S-Glass has great memory, but this may be its undoing. It won’t stay bonded to the foam as well when severe denting occurs.
Quote:Use s-glass for a better strength to weight ratio, 30% stronger at the same weight, skip the volan.
…Tell us something about your experiences with S-Glass and why you feel it is 30% stronger. I have heard it mentioned here and there and was just wondering. Others feel free to weigh in on their experiences also.
IMHO, S-glass is better. It makes for a longer lasting board. But whether it is cost effective for you to pay twice as much for glass is up to you. It’s not twice as good as E-glass, but I feel it’s better.
IMO, S-glass is a little stronger, resists dents better, and has a longer fatigue life – i.e. when a board (glass) looses its flex, and flex memory and starts to feel ‘dead’.

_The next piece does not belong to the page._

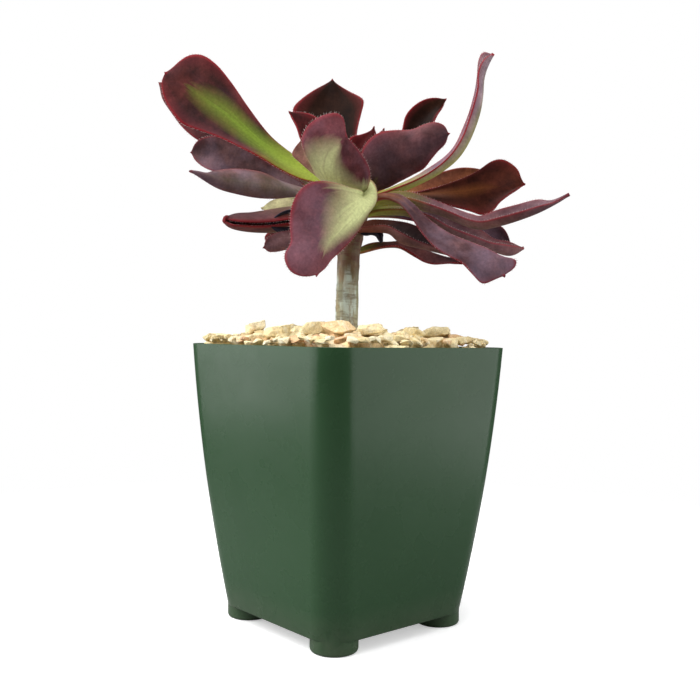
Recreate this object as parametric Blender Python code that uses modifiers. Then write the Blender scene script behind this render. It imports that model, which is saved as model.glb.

{Quoting FiberglassSupply }
S-2 Glass Surfboard Fabrics, are industry standard for high performance surfboards and sailboard fabrication. When compared to E-glass, S-2 laminates show significant improvements in tensile strength, flexural strength, flexural modulus and compressive strength. S-2 Glass Laminates also exhibit improved impact resistance and toughness.
{End Quote}
S-glass uses a more complicated production process. http://www.azom.com/details.asp?ArticleID=769
Bill - I glassed a board recently with Aerialite S-2 glass. My experience with it includes, a) perhaps slightly harder to sand, but not that big of a deal from my perspective, b) have not yet had any heel dings or normal impacts show, c) however when I slammed the board into the reef at Makaha, ding repair was required.
This is 2x4 oz deck, 1x 4oz bottom.
All told, I’d use it again. Your mileage may vary.